Repeat the material in full. Keep every line exactly as it is.

□ □ □

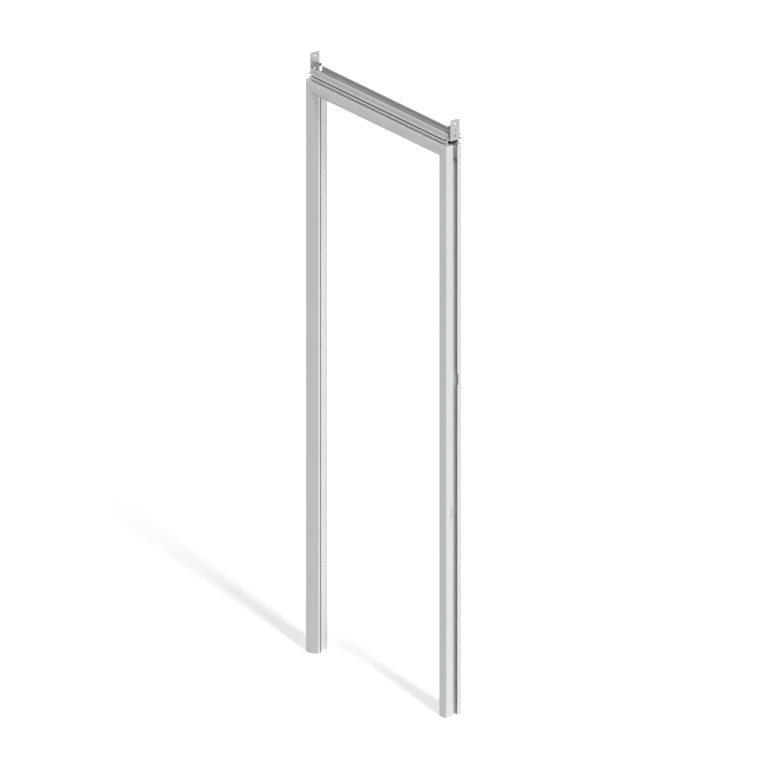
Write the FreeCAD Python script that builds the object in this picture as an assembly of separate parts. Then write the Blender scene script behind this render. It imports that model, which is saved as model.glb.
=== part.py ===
import FreeCAD, Part
import math
import os

# Door frame of extruded aluminium: two mitred jambs and a head with a curved front face, keyed together
# at the corners, with a rail on top of the head that two angle brackets carry between the walls.
# Millimetres. Every piece is built with the floor at z = 0, the left wall plane at x = 0 and the front
# edge of the casing at y = 0, and is moved at the end so that the origin lies on the left bracket.

V = FreeCAD.Vector

# Overall sizes
frame_width = 820.0
frame_height = 2100.0

# Extruded section shared by the jambs and the head.
# "Across" (p) runs from the wall plane to the opening, "depth" (q) from the front to the back.
metal = 2.0
face_width = 54.0
face_bulge = 6.5
face_bulge_at = 20.0
face_drop = 3.5
face_drop_at = 46.0
nose_corner_radius = 8.0
nose_depth = 22.0
fin_depth_wall = 16.0
fin_depth_web = 12.0
web_across = 15.0
channel_depth = 64.0
mouth_start = 28.0
mouth_end = 47.0
seam_depth = 16.0
seam_size = 0.8
drill_line_width = 1.2
drill_line_depth = 0.5
rear_start = 50.0
rear_end = 68.0
rear_across = 38.0
rear_corner_radius = 8.0
ledge_across = 36.0
ledge_end = 57.0

# Seal groove in the back of the nose, and the seal that is pressed into it
seal_across = 47.5
seal_chamber_width = 6.0
seal_chamber_depth = 4.0
seal_mouth = 3.2
seal_wall = 1.5
seal_clearance = 0.2
seal_bulb_radius = 3.6
seal_bulb_wall = 1.1

# Cover strip that snaps over the opening side's channel
strip_thickness = 2.0
strip_clearance = 0.4
strip_leg_length = 9.6
strip_leg_thickness = 1.4
strip_leg_gap = 0.4
strip_barb = 1.6
strip_barb_height = 2.4
strip_end_gap = 0.3
lip_across = 30.0
lip_thickness = 1.6
lip_reach = 2.4

# Rail on top of the head, the same to the front and to the back of its middle
rail_depth = 50.0
rail_height = 38.0
rail_wall = 3.0
rail_web_height = 13.0
rail_web = 2.5
rail_top_lip = 5.5
rail_flange = 6.5
rail_flange_thickness = 2.0
rail_guide_height = 6.0
rail_guide_clearance = 0.3
rail_fin_reach = 11.0
rail_fin_heights = (9.0, 25.0)
rail_fin_thickness = 2.0
rail_fin_lip = 3.4
rail_end_gap = 10.0

# Angle bracket
bracket_plate_height = 76.0
bracket_width = 38.0
bracket_thickness = 3.0
bracket_leg_length = 95.0
bracket_bend_radius = 2.5
bracket_corner_radius = 4.0
bracket_tip_length = 14.0
bracket_tip_inset = 7.0
bracket_rib_height = 1.0
bracket_rib_width = 2.0
bracket_rib_pitch = 6.0
bracket_rib_first = 9.0
bracket_rib_count = 12
bracket_rib_screw_gap = 1.0
plate_hole_spacing = 23.0
plate_hole_radius = 4.0
plate_cross_depth = 1.6
plate_cross_height = 17.0
plate_cross_width = 4.4
plate_line_length = 22.0
plate_line_width = 1.2
plate_dot_flats = 3.0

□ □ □

# Exercise solution
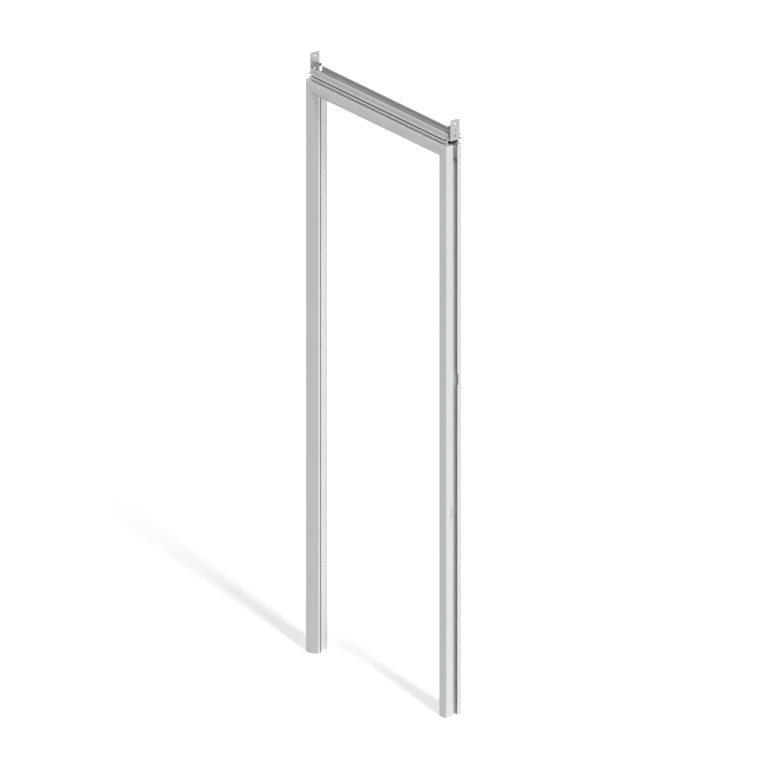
Write the FreeCAD Python script that builds the object in this picture as an assembly of separate parts. Then write the Blender scene script behind this render. It imports that model, which is saved as model.glb.
=== part.py ===
import FreeCAD, Part
import math
import os

# Door frame of extruded aluminium: two mitred jambs and a head with a curved front face, keyed together
# at the corners, with a rail on top of the head that two angle brackets carry between the walls.
# Millimetres. Every piece is built with the floor at z = 0, the left wall plane at x = 0 and the front
# edge of the casing at y = 0, and is moved at the end so that the origin lies on the left bracket.

V = FreeCAD.Vector

# Overall sizes
frame_width = 820.0
frame_height = 2100.0

# Extruded section shared by the jambs and the head.
# "Across" (p) runs from the wall plane to the opening, "depth" (q) from the front to the back.
metal = 2.0
face_width = 54.0
face_bulge = 6.5
face_bulge_at = 20.0
face_drop = 3.5
face_drop_at = 46.0
nose_corner_radius = 8.0
nose_depth = 22.0
fin_depth_wall = 16.0
fin_depth_web = 12.0
web_across = 15.0
channel_depth = 64.0
mouth_start = 28.0
mouth_end = 47.0
seam_depth = 16.0
seam_size = 0.8
drill_line_width = 1.2
drill_line_depth = 0.5
rear_start = 50.0
rear_end = 68.0
rear_across = 38.0
rear_corner_radius = 8.0
ledge_across = 36.0
ledge_end = 57.0

# Seal groove in the back of the nose, and the seal that is pressed into it
seal_across = 47.5
seal_chamber_width = 6.0
seal_chamber_depth = 4.0
seal_mouth = 3.2
seal_wall = 1.5
seal_clearance = 0.2
seal_bulb_radius = 3.6
seal_bulb_wall = 1.1

# Cover strip that snaps over the opening side's channel
strip_thickness = 2.0
strip_clearance = 0.4
strip_leg_length = 9.6
strip_leg_thickness = 1.4
strip_leg_gap = 0.4
strip_barb = 1.6
strip_barb_height = 2.4
strip_end_gap = 0.3
lip_across = 30.0
lip_thickness = 1.6
lip_reach = 2.4

# Rail on top of the head, the same to the front and to the back of its middle
rail_depth = 50.0
rail_height = 38.0
rail_wall = 3.0
rail_web_height = 13.0
rail_web = 2.5
rail_top_lip = 5.5
rail_flange = 6.5
rail_flange_thickness = 2.0
rail_guide_height = 6.0
rail_guide_clearance = 0.3
rail_fin_reach = 11.0
rail_fin_heights = (9.0, 25.0)
rail_fin_thickness = 2.0
rail_fin_lip = 3.4
rail_end_gap = 10.0

# Angle bracket
bracket_plate_height = 76.0
bracket_width = 38.0
bracket_thickness = 3.0
bracket_leg_length = 95.0
bracket_bend_radius = 2.5
bracket_corner_radius = 4.0
bracket_tip_length = 14.0
bracket_tip_inset = 7.0
bracket_rib_height = 1.0
bracket_rib_width = 2.0
bracket_rib_pitch = 6.0
bracket_rib_first = 9.0
bracket_rib_count = 12
bracket_rib_screw_gap = 1.0
plate_hole_spacing = 23.0
plate_hole_radius = 4.0
plate_cross_depth = 1.6
plate_cross_height = 17.0
plate_cross_width = 4.4
plate_line_length = 22.0
plate_line_width = 1.2
plate_dot_flats = 3.0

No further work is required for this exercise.